The roasted spices will look like this:

Let them cool, then blend them up into powder:

Beautiful, yes? 

Rasams are generally thin, very spicy soups, and this powder is hot.  Good for what ails you in general, and a perfect food if you're cooking with a cold...though if you're making this spice mixture with a cold you're going to want a supply of tissues handy, for you will sneeze.

A very plain rasam is thin enough to be drunk, and might be composed simply of a small amount of dried split dal, tomato or tamarind, the rasam podi powder, and a few additional spices, but of course there are infinite variations.  I didn't follow a specific recipe for mine, but plumped it out with lots of vegetables and thickened it with red lentils and the very non-Indian quinoa.  There are no rules outside the composition of the spice blend itself.  Here's what I did:

Start with frying half an onion, two cloves of garlic, and about two teaspoons of minced ginger in a little vegetable oil.  When they're softened and beginning to brown, add a quarter cup of red lentils.  You can also add about a tablespoon of the rasam podi at this stage, along with any other dry spices you're using, and roast them for a few minutes.

...before adding say three cups of water or vegetable broth (I used water with vegetable broth powder, which worked well).  Let those simmer together for 20 minutes or so, while you chop your vegetables:

As you can see, I used some of those adorable little eggplants whose adorableness I retained by leaving them whole, but quartering them right up to the stem.  Add the vegetables to the soup along with a cup of canned diced tomatoes with their juice, about a quarter cup of chopped cilantro, including stems, some more finely chopped curry leaves if you have them, a tablespoon or two of tamarind paste (or to your taste, obviously; the bottled stuff is much stronger than the reconstituted-from-squished-tamarind-blocks-and-pushed-through-a-sieve that I use).  I also very untraditionally added three tablespoons of quinoa at this time, as I was not going to serve this, as would be traditional, with rice or flatbread and other foods but was making a single-pot meal:

 Let this simmer until the vegetables and quinoa are just tender, then, right before serving, stir in some fresh spinach and a little more cilantro if you like:

So good!  So fresh-tasting, colourful, and healthy as well as fun to make and, if you have the spice powder already, comes together in about half an hour in a single pot.
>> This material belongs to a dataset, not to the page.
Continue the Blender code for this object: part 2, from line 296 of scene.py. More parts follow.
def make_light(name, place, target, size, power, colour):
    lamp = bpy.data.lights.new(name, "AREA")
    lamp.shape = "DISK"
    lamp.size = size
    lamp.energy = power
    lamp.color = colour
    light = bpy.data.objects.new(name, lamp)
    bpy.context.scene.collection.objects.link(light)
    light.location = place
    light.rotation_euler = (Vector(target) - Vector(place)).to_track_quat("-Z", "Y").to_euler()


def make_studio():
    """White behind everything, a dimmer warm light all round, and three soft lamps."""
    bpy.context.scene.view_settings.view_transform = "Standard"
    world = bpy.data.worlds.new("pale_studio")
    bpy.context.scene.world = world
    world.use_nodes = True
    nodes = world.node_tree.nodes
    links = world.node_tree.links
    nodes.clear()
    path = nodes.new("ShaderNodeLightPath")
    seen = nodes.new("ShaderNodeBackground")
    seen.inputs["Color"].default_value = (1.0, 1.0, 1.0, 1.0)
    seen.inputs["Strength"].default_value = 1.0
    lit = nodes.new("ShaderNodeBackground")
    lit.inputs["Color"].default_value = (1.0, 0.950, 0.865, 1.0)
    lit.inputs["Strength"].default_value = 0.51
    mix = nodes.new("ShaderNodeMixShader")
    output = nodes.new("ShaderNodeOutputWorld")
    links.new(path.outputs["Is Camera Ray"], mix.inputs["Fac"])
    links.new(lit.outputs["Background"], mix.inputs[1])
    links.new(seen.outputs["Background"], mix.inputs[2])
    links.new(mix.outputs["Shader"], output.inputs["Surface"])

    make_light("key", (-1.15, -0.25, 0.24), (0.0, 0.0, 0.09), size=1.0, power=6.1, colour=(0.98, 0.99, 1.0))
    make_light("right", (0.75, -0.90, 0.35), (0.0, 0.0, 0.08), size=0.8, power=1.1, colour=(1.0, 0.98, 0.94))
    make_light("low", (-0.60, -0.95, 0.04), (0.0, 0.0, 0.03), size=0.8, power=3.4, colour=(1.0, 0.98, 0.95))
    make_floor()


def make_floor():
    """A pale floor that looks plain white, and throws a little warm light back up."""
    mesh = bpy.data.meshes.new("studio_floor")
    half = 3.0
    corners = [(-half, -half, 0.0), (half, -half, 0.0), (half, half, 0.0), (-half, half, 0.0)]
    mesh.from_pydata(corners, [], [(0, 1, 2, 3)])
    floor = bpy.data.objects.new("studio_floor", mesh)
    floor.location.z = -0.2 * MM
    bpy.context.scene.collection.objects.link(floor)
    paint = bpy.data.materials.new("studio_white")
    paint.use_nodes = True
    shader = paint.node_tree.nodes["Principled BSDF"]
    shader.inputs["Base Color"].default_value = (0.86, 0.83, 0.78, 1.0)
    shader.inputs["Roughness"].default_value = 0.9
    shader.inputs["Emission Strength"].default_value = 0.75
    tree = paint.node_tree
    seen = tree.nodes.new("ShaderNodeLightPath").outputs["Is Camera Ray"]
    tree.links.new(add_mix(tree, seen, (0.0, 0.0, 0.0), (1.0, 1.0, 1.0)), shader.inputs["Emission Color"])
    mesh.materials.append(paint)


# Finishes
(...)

  1. Oh boy. Both the spice blend and the soup speak my language. I'm picturing myself eating the soup as I type. I have to say that I did a double take on the adorable eggplants, which look just like mussels!

  2. Wow, this looks especially good. Beautiful! Wish I could say more, but I've been rendered speechless!

  3. Yay spice blends! I need to do more of this, since I'm about to move and anticipate being poor for a while. And grinding whole spices is waaaay cheaper than buying the pre-mixes! And as you said, the smell of toasting spices is beautiful. Those are the cutest eggplants ever!

  4. Fantastic!!! wonderful colors and a mouth watering photo!!!

  5. This is way outside the realm of normal vegan blogging. It's too much to ask for a level playing field, but this is not fair.

  6. Honestly, I can't believe you consistently make stews look so beautiful. Ever since I found an awesome spice retailer, I've been dying to make a good blend. Love the little eggplants!

  7. Wow - all those colours are so gorgeous! I've made a few spice blends but never curry powder nor rasam. I should remedy that!

  8. Wow! That looks gorgeous and delicious!

  9. Mmmmmm of my favorite things in the world. Yours is, of course, beautiful.